Una de dos: o no ha habido tales cosas “reales” como procesos de liberación del Hombre (en realidad, nunca las hubo: tesis de toda la corriente nihilista revolucionaria conservadora de Nietzsche a Foucault y Baudrillard) o bien estas bellas y buenas cosas ilustradas han fracasado o han sido “incumplidas” como proyecto “utópico” moralmente superior (tesis de la Escuela de Francfurt y de Habermas, es decir de la izquierda post-utópica y post-marxista más intelectualizada, pero cuyas ideas son hoy tópicos circulantes cuya paternidad casi nadie conoce).

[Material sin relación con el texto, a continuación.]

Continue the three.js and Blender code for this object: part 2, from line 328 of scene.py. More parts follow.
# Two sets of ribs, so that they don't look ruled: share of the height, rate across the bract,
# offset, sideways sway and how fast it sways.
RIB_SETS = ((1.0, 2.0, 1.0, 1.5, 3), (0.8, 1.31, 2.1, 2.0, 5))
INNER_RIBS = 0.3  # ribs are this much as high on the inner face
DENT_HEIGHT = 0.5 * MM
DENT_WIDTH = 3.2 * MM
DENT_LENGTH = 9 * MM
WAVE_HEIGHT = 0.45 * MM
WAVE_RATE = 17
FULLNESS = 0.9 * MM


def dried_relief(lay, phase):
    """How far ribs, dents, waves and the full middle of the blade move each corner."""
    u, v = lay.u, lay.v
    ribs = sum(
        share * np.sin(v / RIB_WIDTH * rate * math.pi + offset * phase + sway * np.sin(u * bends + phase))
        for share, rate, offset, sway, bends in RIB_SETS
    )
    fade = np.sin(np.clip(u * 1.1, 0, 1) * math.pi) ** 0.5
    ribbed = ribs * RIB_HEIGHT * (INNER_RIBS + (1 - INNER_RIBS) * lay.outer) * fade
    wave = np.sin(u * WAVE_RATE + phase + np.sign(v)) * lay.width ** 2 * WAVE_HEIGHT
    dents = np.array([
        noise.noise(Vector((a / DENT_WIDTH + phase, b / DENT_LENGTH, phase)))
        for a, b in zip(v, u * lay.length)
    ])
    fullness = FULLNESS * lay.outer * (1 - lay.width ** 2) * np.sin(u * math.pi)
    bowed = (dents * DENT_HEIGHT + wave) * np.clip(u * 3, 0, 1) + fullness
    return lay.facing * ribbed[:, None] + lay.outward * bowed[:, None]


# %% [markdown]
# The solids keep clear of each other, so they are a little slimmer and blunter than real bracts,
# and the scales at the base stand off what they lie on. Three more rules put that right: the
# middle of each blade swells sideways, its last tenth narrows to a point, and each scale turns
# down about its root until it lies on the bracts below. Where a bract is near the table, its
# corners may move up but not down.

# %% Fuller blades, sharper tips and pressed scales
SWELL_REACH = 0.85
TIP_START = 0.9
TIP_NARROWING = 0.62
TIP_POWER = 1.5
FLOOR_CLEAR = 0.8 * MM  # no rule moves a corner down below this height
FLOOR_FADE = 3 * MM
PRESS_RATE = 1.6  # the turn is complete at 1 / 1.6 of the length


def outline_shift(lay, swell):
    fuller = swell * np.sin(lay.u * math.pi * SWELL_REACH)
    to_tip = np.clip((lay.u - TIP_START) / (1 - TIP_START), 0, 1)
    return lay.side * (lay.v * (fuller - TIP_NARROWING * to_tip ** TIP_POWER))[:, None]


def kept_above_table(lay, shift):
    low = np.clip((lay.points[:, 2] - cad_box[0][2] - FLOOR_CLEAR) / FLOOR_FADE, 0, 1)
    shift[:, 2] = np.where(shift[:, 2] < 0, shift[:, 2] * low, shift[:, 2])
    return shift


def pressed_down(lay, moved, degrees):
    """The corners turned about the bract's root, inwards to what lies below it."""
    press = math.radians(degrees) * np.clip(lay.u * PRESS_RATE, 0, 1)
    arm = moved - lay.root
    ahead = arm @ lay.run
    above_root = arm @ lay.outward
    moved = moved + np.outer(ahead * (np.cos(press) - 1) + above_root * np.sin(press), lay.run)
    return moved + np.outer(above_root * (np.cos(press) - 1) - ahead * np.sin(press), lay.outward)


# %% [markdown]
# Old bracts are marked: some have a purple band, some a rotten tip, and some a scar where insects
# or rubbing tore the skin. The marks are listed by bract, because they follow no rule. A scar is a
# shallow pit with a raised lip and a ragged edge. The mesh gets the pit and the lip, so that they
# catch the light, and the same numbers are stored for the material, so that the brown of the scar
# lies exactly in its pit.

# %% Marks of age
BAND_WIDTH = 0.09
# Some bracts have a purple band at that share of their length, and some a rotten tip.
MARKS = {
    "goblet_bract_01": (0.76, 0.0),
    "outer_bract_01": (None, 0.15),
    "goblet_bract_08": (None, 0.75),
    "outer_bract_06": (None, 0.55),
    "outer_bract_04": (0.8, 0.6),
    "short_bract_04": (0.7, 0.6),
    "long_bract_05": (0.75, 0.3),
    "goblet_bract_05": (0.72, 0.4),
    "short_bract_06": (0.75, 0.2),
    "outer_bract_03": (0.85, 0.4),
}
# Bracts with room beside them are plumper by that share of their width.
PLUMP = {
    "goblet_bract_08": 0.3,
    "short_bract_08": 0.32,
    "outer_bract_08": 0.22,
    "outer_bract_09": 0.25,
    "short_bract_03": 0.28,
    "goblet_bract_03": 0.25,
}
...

¿Hay algo de “realismo político” en estos análisis actuales sobre la “post-verdad”? No más que en las críticas ilustradas a las masas populares campesinas imbuidas de “superstición” en el siglo XVIII. Benegas, consciente o inconscientemente, se sitúa en lo que los libros de Historia contemporánea llaman “espíritu contrarrevolucionario”. Pero cabe preguntarse entonces, ¿cuál ha sido la Revolución a la que las élites reaccionan? ¿quiénes son aquí los “revolucionarios” y “los contrarrevolucionarios”?

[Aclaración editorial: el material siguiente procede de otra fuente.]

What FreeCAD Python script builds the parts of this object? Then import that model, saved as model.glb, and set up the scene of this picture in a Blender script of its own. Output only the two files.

La Revolución silenciosa ha sido la de políticamente correcto. La Contrarrevolución ha sido la “reacción” de la “ordinary people” contra lo políticamente correcto. ¿Dónde están los españoles aguerridos en esta “épicas luchas”? Pues un poco como estaban en el siglo XVIII: aterrorizados de tener que verse obligados a pensar por una vez por sí mismos, sin que el Estado y sus agentes piensen por ellos.